Task description
Return each line of the material verbatim.

Recorded data
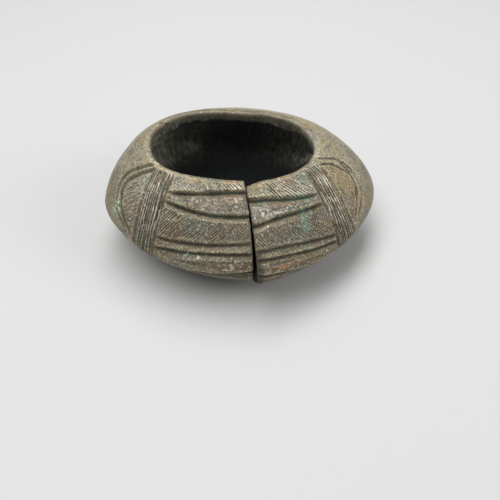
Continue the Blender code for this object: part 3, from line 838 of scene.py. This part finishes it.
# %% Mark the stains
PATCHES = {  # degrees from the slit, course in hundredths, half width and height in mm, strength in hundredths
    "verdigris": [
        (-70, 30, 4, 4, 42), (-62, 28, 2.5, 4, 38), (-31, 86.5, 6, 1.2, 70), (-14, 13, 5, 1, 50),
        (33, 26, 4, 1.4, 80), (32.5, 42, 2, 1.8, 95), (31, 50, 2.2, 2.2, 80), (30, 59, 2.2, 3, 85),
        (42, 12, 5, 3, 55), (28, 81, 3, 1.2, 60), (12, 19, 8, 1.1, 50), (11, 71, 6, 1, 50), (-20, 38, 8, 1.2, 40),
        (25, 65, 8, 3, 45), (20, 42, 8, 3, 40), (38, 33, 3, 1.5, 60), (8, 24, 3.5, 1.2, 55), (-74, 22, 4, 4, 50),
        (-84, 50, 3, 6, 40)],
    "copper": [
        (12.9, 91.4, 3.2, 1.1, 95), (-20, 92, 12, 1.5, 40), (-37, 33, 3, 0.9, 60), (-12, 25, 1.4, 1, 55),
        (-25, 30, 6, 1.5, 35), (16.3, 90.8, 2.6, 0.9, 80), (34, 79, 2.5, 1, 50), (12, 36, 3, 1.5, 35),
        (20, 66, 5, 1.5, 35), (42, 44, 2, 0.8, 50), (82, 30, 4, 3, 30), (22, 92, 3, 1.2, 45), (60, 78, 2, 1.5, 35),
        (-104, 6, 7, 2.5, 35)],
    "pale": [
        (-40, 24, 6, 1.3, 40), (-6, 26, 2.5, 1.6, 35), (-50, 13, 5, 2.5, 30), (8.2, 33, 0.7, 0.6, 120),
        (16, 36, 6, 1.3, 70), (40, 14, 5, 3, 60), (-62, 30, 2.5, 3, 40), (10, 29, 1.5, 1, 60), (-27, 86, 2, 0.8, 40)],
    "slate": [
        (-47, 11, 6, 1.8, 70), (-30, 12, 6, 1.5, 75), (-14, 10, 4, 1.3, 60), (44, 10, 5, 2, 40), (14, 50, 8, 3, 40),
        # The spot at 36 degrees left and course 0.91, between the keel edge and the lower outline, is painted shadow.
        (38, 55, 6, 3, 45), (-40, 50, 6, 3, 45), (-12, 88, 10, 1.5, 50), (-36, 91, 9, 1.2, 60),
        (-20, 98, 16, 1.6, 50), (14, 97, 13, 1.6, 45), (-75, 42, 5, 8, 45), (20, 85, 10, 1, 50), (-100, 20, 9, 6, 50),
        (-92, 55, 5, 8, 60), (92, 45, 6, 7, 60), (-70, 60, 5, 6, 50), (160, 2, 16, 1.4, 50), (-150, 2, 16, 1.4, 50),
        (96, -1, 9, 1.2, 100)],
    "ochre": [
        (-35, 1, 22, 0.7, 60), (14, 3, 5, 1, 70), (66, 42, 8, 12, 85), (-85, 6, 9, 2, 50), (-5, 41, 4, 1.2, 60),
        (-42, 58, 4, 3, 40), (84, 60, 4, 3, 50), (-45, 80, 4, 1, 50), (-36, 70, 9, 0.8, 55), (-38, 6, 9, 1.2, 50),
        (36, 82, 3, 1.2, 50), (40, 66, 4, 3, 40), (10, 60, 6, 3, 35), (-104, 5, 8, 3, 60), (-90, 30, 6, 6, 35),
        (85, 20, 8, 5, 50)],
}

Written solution
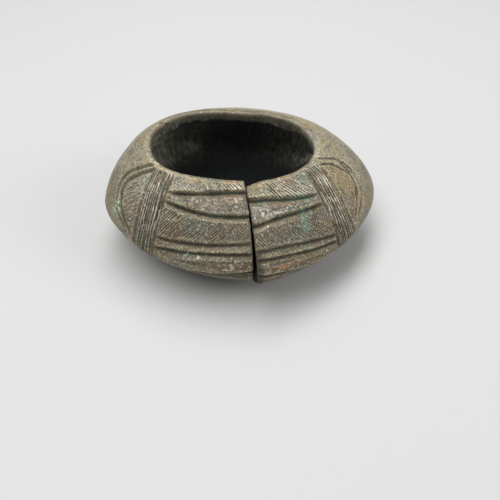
Continue the Blender code for this object: part 3, from line 838 of scene.py. This part finishes it.
# %% Mark the stains
PATCHES = {  # degrees from the slit, course in hundredths, half width and height in mm, strength in hundredths
    "verdigris": [
        (-70, 30, 4, 4, 42), (-62, 28, 2.5, 4, 38), (-31, 86.5, 6, 1.2, 70), (-14, 13, 5, 1, 50),
        (33, 26, 4, 1.4, 80), (32.5, 42, 2, 1.8, 95), (31, 50, 2.2, 2.2, 80), (30, 59, 2.2, 3, 85),
        (42, 12, 5, 3, 55), (28, 81, 3, 1.2, 60), (12, 19, 8, 1.1, 50), (11, 71, 6, 1, 50), (-20, 38, 8, 1.2, 40),
        (25, 65, 8, 3, 45), (20, 42, 8, 3, 40), (38, 33, 3, 1.5, 60), (8, 24, 3.5, 1.2, 55), (-74, 22, 4, 4, 50),
        (-84, 50, 3, 6, 40)],
    "copper": [
        (12.9, 91.4, 3.2, 1.1, 95), (-20, 92, 12, 1.5, 40), (-37, 33, 3, 0.9, 60), (-12, 25, 1.4, 1, 55),
        (-25, 30, 6, 1.5, 35), (16.3, 90.8, 2.6, 0.9, 80), (34, 79, 2.5, 1, 50), (12, 36, 3, 1.5, 35),
        (20, 66, 5, 1.5, 35), (42, 44, 2, 0.8, 50), (82, 30, 4, 3, 30), (22, 92, 3, 1.2, 45), (60, 78, 2, 1.5, 35),
        (-104, 6, 7, 2.5, 35)],
    "pale": [
        (-40, 24, 6, 1.3, 40), (-6, 26, 2.5, 1.6, 35), (-50, 13, 5, 2.5, 30), (8.2, 33, 0.7, 0.6, 120),
        (16, 36, 6, 1.3, 70), (40, 14, 5, 3, 60), (-62, 30, 2.5, 3, 40), (10, 29, 1.5, 1, 60), (-27, 86, 2, 0.8, 40)],
    "slate": [
        (-47, 11, 6, 1.8, 70), (-30, 12, 6, 1.5, 75), (-14, 10, 4, 1.3, 60), (44, 10, 5, 2, 40), (14, 50, 8, 3, 40),
        # The spot at 36 degrees left and course 0.91, between the keel edge and the lower outline, is painted shadow.
        (38, 55, 6, 3, 45), (-40, 50, 6, 3, 45), (-12, 88, 10, 1.5, 50), (-36, 91, 9, 1.2, 60),
        (-20, 98, 16, 1.6, 50), (14, 97, 13, 1.6, 45), (-75, 42, 5, 8, 45), (20, 85, 10, 1, 50), (-100, 20, 9, 6, 50),
        (-92, 55, 5, 8, 60), (92, 45, 6, 7, 60), (-70, 60, 5, 6, 50), (160, 2, 16, 1.4, 50), (-150, 2, 16, 1.4, 50),
        (96, -1, 9, 1.2, 100)],
    "ochre": [
        (-35, 1, 22, 0.7, 60), (14, 3, 5, 1, 70), (66, 42, 8, 12, 85), (-85, 6, 9, 2, 50), (-5, 41, 4, 1.2, 60),
        (-42, 58, 4, 3, 40), (84, 60, 4, 3, 50), (-45, 80, 4, 1, 50), (-36, 70, 9, 0.8, 55), (-38, 6, 9, 1.2, 50),
        (36, 82, 3, 1.2, 50), (40, 66, 4, 3, 40), (10, 60, 6, 3, 35), (-104, 5, 8, 3, 60), (-90, 30, 6, 6, 35),
        (85, 20, 8, 5, 50)],
}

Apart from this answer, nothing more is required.